## WHAT IS REQUIRED
Reproduce exactly and only the lines running from the one with "Write the three.js" through the one with "const GAP = 0.3;", both end lines included.

## Records with modeling code

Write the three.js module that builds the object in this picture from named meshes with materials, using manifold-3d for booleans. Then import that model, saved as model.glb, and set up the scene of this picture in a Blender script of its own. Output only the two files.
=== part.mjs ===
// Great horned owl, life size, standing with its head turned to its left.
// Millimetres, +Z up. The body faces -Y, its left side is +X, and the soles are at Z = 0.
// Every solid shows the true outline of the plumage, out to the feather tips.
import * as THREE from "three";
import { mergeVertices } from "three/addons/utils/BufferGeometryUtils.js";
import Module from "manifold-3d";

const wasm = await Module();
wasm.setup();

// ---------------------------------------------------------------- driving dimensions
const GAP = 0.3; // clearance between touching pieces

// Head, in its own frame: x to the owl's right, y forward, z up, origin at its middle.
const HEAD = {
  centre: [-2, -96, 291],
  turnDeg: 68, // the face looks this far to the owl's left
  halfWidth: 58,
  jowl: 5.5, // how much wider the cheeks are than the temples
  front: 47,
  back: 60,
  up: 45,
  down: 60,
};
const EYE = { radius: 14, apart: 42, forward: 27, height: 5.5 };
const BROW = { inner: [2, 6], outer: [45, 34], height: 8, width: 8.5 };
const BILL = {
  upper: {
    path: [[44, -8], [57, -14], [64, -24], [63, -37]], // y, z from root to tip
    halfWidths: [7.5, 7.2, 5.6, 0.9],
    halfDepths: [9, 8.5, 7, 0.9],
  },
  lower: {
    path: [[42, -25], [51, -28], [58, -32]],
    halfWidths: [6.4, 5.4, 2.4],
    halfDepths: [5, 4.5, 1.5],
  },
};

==

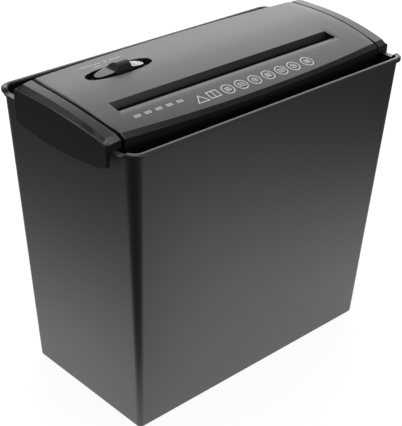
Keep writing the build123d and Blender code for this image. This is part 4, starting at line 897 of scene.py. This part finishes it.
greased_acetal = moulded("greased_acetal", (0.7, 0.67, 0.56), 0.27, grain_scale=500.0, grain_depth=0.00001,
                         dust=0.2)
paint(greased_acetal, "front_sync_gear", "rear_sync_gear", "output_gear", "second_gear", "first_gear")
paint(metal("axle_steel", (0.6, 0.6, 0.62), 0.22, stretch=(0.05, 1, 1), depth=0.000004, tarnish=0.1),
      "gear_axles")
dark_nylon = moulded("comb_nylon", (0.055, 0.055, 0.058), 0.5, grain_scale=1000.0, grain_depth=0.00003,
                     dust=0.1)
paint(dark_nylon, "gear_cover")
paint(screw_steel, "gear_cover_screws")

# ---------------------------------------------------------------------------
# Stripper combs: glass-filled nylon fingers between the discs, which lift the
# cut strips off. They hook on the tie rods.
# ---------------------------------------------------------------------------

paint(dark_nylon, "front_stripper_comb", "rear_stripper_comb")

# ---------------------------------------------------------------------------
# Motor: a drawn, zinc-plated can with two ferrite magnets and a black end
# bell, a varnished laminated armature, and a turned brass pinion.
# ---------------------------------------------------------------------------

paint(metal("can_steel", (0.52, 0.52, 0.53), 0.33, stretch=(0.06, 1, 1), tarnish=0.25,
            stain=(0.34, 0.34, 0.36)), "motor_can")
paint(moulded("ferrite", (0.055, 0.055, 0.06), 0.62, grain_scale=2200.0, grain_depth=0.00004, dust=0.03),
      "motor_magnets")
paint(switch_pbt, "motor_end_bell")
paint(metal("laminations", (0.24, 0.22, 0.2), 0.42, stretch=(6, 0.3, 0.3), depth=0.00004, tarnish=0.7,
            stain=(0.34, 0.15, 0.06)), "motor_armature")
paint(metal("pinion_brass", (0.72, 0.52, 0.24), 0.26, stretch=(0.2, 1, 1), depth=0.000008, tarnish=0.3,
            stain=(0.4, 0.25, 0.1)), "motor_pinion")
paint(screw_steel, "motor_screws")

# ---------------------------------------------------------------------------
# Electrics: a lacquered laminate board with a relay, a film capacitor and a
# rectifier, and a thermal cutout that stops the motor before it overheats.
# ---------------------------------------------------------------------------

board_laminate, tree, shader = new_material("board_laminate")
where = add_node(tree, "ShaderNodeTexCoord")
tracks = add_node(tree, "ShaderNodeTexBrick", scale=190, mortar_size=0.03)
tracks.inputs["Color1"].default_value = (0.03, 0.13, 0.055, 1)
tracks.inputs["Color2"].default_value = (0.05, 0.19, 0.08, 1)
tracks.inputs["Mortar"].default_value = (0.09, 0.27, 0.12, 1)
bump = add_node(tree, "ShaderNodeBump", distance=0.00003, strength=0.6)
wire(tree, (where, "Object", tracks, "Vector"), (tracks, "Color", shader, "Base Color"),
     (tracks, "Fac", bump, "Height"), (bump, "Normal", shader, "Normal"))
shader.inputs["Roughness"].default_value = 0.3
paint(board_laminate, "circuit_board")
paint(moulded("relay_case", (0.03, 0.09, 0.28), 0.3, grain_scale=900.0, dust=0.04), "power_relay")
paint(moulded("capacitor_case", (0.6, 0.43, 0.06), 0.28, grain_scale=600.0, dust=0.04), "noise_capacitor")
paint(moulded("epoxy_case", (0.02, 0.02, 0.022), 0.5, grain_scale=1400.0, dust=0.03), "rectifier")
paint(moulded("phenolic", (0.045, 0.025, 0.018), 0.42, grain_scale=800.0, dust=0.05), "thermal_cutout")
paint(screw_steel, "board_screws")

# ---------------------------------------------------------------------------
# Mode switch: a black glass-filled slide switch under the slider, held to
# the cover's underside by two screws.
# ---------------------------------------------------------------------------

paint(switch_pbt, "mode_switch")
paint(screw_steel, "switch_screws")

## RIGHT ANSWER
Write the three.js module that builds the object in this picture from named meshes with materials, using manifold-3d for booleans. Then import that model, saved as model.glb, and set up the scene of this picture in a Blender script of its own. Output only the two files.
=== part.mjs ===
// Great horned owl, life size, standing with its head turned to its left.
// Millimetres, +Z up. The body faces -Y, its left side is +X, and the soles are at Z = 0.
// Every solid shows the true outline of the plumage, out to the feather tips.
import * as THREE from "three";
import { mergeVertices } from "three/addons/utils/BufferGeometryUtils.js";
import Module from "manifold-3d";

const wasm = await Module();
wasm.setup();

// ---------------------------------------------------------------- driving dimensions
const GAP = 0.3; // clearance between touching pieces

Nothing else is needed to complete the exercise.